Grahame is continuing to do what Phil did, but these Grahame Lesh & Friends shows also feel very different than Phil & Friends. It feels like there are a lot of new faces, which means that the music has more places to blossom.
It’s a really unique thing to put together, show after show, a stellar lineup of musicians and have to reinvent that wheel rather than just having a single group that you know is available. It’s much more challenging the way that he’s doing it and I think it’s commendable.
He’s also very inclusive. He understands that in his role as band leader, we’re all in the band together. So in a way there is no band leader, even though he’s the band leader. This means we’re not constantly looking to Grahame and asking, “What do you want?” It’s a collective of musicians up there on stage doing the thing that we have been training to do.
What’s really cool is you would figure that we would not be set up for success if you bring in a collective of musicians, some of whom haven’t played the material before and most of whom haven’t played together before. However, because of everyone’s musical prowess and the professionality of the people Grahame selects, it really comes together. No one wants to speak over somebody else, even if there are multiple keyboard players like with me and Bill Payne.
I think that we really demonstrate the things that we musicians have been preparing for our whole professional careers, which is big ears and big participation—allowing other people to speak and being supportive of them when they take the ball.

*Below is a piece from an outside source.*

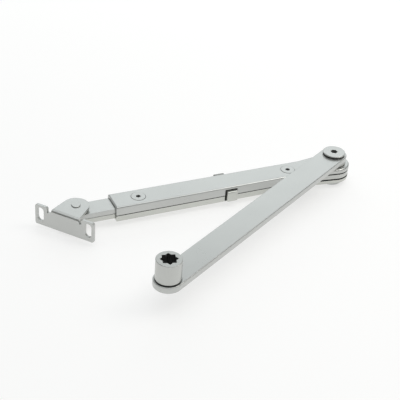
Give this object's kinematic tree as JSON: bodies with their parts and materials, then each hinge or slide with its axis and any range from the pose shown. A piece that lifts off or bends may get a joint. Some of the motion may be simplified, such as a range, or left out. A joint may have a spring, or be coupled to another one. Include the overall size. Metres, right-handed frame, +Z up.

We’re utilizing all those powers that we’ve collected with our individual bands and demonstrating that professionalism on a stage with different musicians. The fact that it works every time I do these kinds of projects, constantly amazes me.
On Thursday night you’re bringing Deadtronica to New Orleans. Can you describe its origin?
The origin was simply Cloudchord, my co-producer, getting excited about the word Deadtronica. It was almost a joke about a genre at first, then with our passion for this catalog it actually became something.
We’re willing to hear this music in so many different incarnations with so many different Grateful Dead cover bands, whether that’s in 200 person capacity bars or 5,000 capacity venues.
So being that I come from an electronic world and being that it is a digital world right now, Cloudchord, who also produced The Biscuits’ Revolution in Motion album, felt that Deadtronica was out there for the picking. We need Grateful Dead music that is electronic.
The first couple of tracks we worked on were “Shakedown” and “Feel Like a Stranger,” which are a little bit more on the money, if you will, in terms of an interpretation of a Grateful Dead song. These are songs that sound a little bit more like the Grateful Dead songs that you know, but with a remix of an electronic beat.
Some of the other songs are a lot more re-harmonized, like “Casey Jones,” which is in a different key and the chord changes are different.
But the way it all started out was with curiosity. I was curious to see what “Shakedown Street” would sound like with an electronic beat behind it. Then Cloudchord made an example, sent it over, and I started painting on top of it. That was how it began and once we got a taste of that our curiosity took over.
Curiosity is what drives my creativity. I’ll have an idea and I’ll have to know what it’s going to sound like. Unfortunately, it might take me three days in order to get just the smallest glimpse of that, but because I’m curious about it, I have to see something through. Then, three days later, I’ll be like, “Oh my God, this has legs.” That passion has been ignited. For me, whenever I can see something in my mind’s eye and I can get a glimpse of what it’s going to be like in the future when the legwork is actually done, that’s when I know that it’s going to be good.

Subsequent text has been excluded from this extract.